» **YOUR TASK**: Beginning at the line with "Write the build123d", output each line to the end of the listing below exactly, please.

######

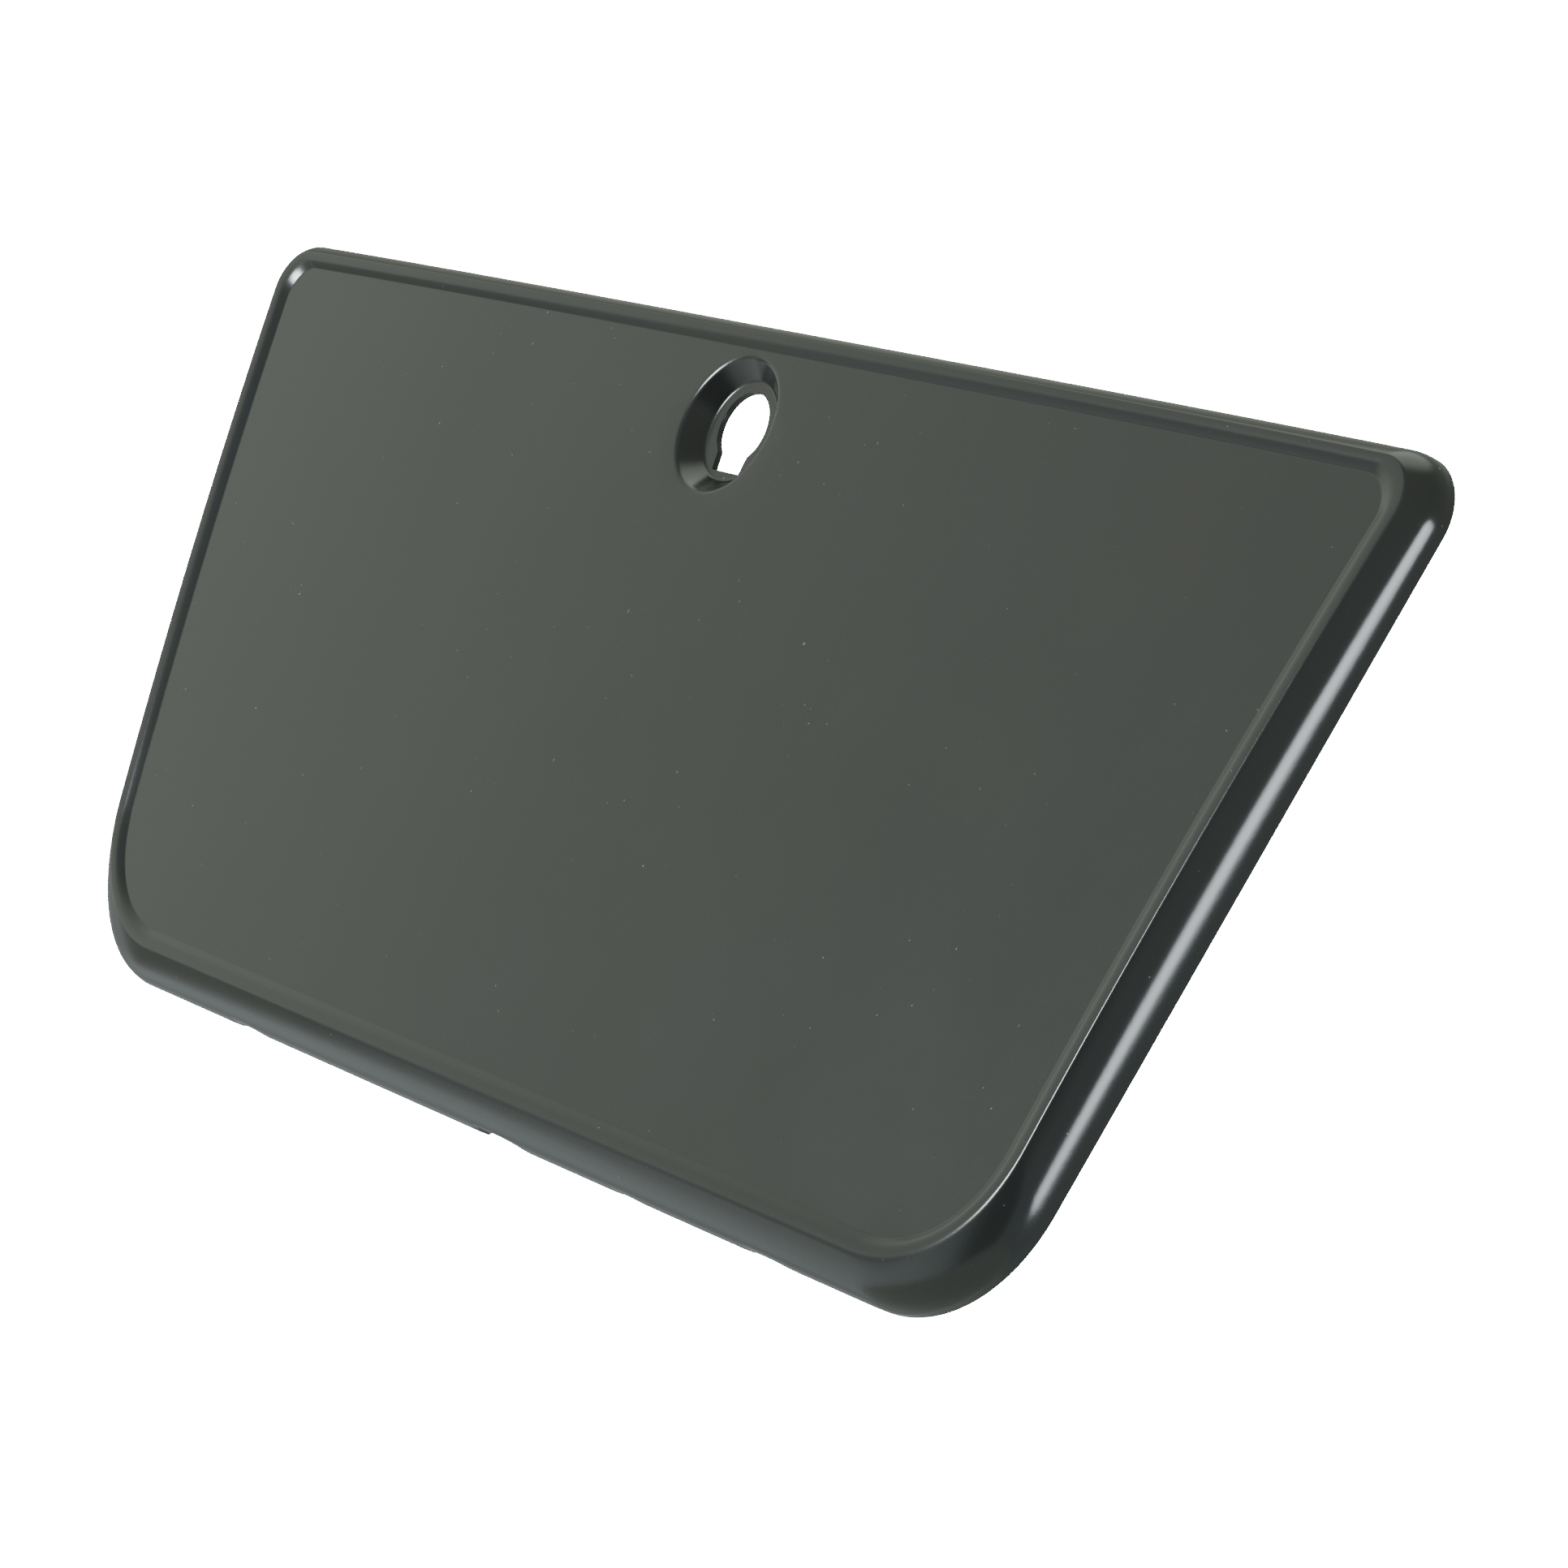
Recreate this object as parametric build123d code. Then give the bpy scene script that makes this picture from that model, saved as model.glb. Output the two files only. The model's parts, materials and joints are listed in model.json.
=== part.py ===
from build123d import *
import math
import os

# Pressed-steel compartment door: a thin outer panel with a raised rim, a recessed field and a dished
# lock hole, stiffened by an inner panel, with a lock plate, hinge plates, weld nuts and a strap bracket.
# +X is right and +Z up, seen from the front; the front faces -Y. The origin is the middle of the four
# hinge holes, on the inner panel's rear mounting face.

# Driving dimensions, millimetres
SKIN = 0.9                 # sheet thickness of the outer panel
INNER_SHEET = 0.8          # sheet thickness of the inner panel
PLATE = 1.6                # thickness of the hinge plates, lock plate and strap bracket

CREST_TOP = 450.0          # width of the rim's crest along the top
CREST_BOTTOM = 371.0       # width of the rim's crest along the bottom
CREST_HEIGHT = 186.0
EDGE_DEPTH = 9.4           # crest to rear edge at the corners
CROWN_X = 2.8              # how far the middle stands forward of the left and right ends
CROWN_Z = 2.1              # how far the middle stands forward of the top and bottom edges

SHOULDER = 3.5             # crest to the side wall, measured square to the edge
ROLL_R = 3.0               # convex roll from the crest into the wall
FLARE_SIDE = 5.5           # crest to rear edge, measured square to the edge
FLARE_TOP = 4.2
FLARE_BOTTOM = 8.3
FRONT_R_TOP = 12.0         # corner radii of the wall at the front and at the rear edge
FRONT_R_BOTTOM = 43.0
REAR_R_TOP = 13.0
REAR_R_BOTTOM = 41.0
LIP = 2.5                  # straight lip at the rear edge

RIM_BAND = 4.0             # from the crest in to the step down to the field
RECESS = 1.4               # depth of the field below the crest
FIELD_R_TOP = 8.0          # corner radii of the field
FIELD_R_BOTTOM = 34.0

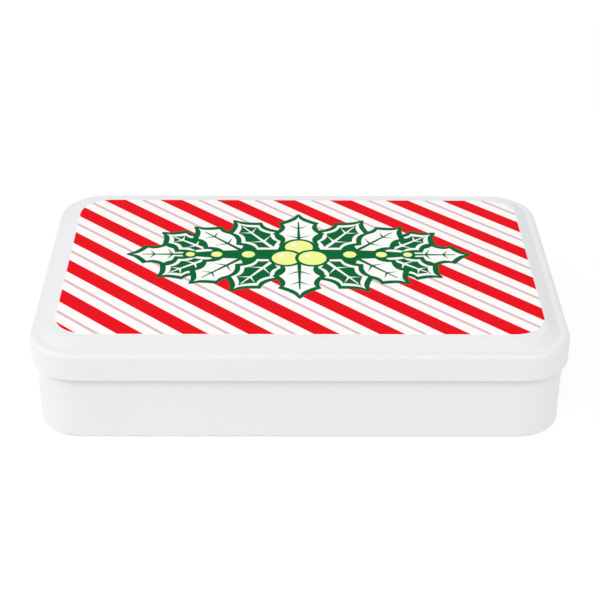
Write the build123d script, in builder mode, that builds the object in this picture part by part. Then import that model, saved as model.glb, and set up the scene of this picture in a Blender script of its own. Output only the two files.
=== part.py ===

######

» **REPLY**:
Write the build123d script, in builder mode, that builds the object in this picture part by part. Then import that model, saved as model.glb, and set up the scene of this picture in a Blender script of its own. Output only the two files.
=== part.py ===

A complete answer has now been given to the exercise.